Thursday, February 25, 2021

How to be there...




There’s certainly no handbook given to you when your child receives a cancer diagnosis. The first few days and weeks are purely survival mode, literally. And while things start to become more “normal” the further into the cancer journey you travel, you still don’t ever really know what you’re doing. And even though we’re 10 months in and we’ve definitely developed routines that make things a little easier, we still don’t have it figured out (and never really will). In the same light, there is also no guide for being in a supportive role to a person or family going through this process, whether that role is family or friend, coworker or acquaintance. And even if there was, it would look different for each person on the journey. But since I’ve been asked how people can support us specifically, I’ve gathered some ideas of things that I/we have found helpful. 


Respect Boundaries
Every person has to set their own healthy boundaries depending on their comfort level in every situation. For us and our journey, we established boundaries early. The second thing I shared after sharing Adeline's diagnosis was the fact that Todd and I had been processing through a spiritual deconstruction. This was very raw and vulnerable for me, but I knew it was a boundary I had to establish so that I could process and grieve in the way that I needed to. It wasn't for anyone to understand (although I am open to discussing if you have questions or wonderings), rather it was for me and my healing.
Another boundary that our family has established is giving Adeline full autonomy in the telling and sharing of her story. I know there are many people who have medical journeys who are very comfortable with their stories being shared far and wide, and create public social media profiles where their stories go on to be shared by thousands. For us and our story, we decided to keep it a little closer to home, choosing to share most social media posts with people who we already have established relationships with, or people who have a connection to our family or to Adeline. With that being said, we do share a lot of what's going on in her treatment so people can understand what it's like for her and our family. 

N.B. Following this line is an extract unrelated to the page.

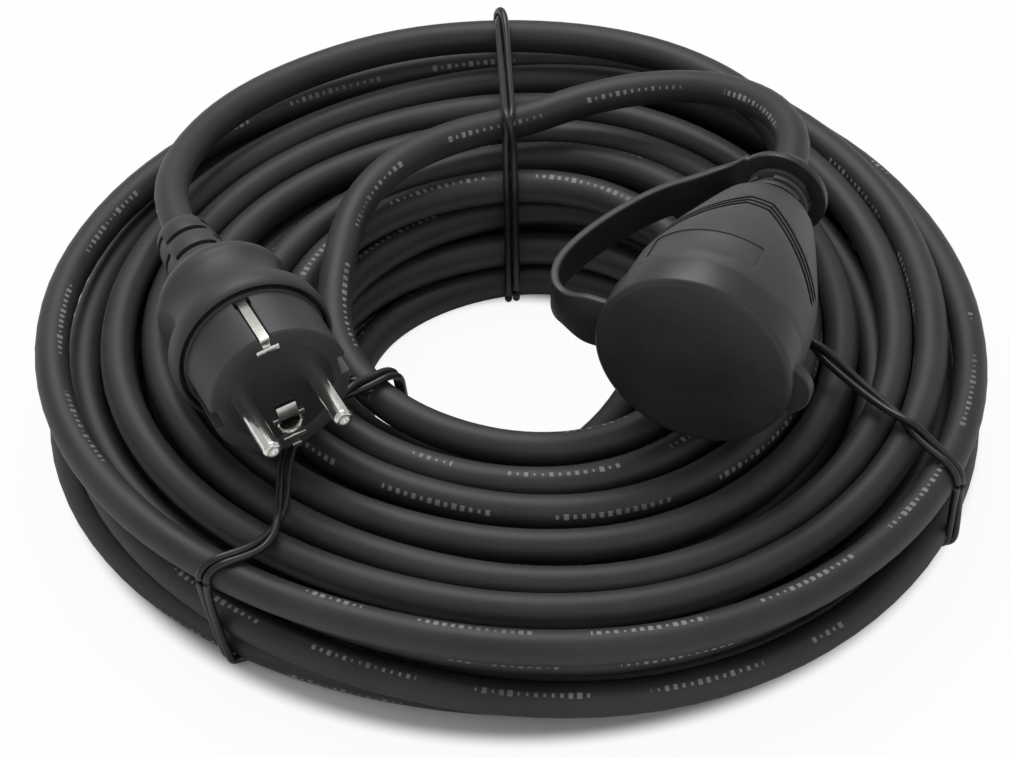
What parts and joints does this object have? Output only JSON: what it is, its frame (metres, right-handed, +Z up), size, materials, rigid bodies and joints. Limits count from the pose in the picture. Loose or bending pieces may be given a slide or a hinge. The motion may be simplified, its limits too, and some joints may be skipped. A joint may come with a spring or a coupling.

Ask questions/Say something
Before April 17th, 2020, "Cancer" to me was a big, bad word. I didn't know much about what the experience was like because I'd never been through it with someone close to me. And it was incredibly scary to me. One of the reasons that we're so open with the specifics of Adeline's journey is to help people in our life see the reality of pediatric cancer, and specifically leukemia. You can not move from sympathy to empathy unless there is some form of understanding, which can be hard if you haven't experienced something similar. So if you're unsure of what's going on and want to understand better, ask! 
Also, while responding to texts or messages can sometimes be a task (see below!), it is always nice to receive a message that says we're on your mind. 

Lean in when you can...
but don’t feel guilty when you can’t. Cancer is a beast, and many people have gone through a similar journey with other friends or family. And if you haven’t, trying to imagine what this life is like for a parent...well, to quote the musical Hamilton, “You push away the unimaginable.” So I understand that there are times when leaning in to our journey is hard or scary or emotional. Being ON the journey is scary and emotionally exhausting. But the amazing thing about having a big support system is that people get to take turns. Whenever I was running races, my family and friends who were there to cheer me on could usually only catch me at a few places along the course. But it wasn't just their job to cheer me (and only me) along. Others were there for me when they weren't,  just like they were there for others too. So, lean in when you can. Maybe that looks like doing something specific (a meal, an errand, etc), or maybe that simply means connecting with our story and sending positivity and light to us.

Don’t try to fix it
This is a hard one because it's in most of our nature to help fix things or make people feel better. Except there is nothing to be done to "fix it" aside what is already being done medically. 
Then there are the days when things are so heavy that something simple becomes too much. And when I'm feeling those big emotions, I don't need to see a bright side or hear "at least." In those moments, I just need to sit in the feelings. And if you feel up to it, you can sit with me a while. Maybe even ask if I want or need to talk about it. Chances are, I just want someone to hear me and say, "I'm sorry. I'm here with you."

Give grace
Please know that most of the time, my brain is mush. I don't know how many times I have responded to an email/text, sent a thank you note, or completed some other communication oriented task only to realize later that it happened strictly in my mind. It happens a lot. Between working full time (remote teaching, which is a whole other ballgame), keeping our household running, and caring for Adeline and her needs, sometimes anything outside of what *must* happen gets put to the back of the to-do list, or simply completed in my imagination only!
I grew up writing and mailing thank you notes for every gift, and for me to be behind on something like this makes me cringe. So please know- we are incredibly grateful. Every meal, every gift card, every grocery pick up, coffee drop, yard mowed, all of it. We are so thankful. So, so thankful.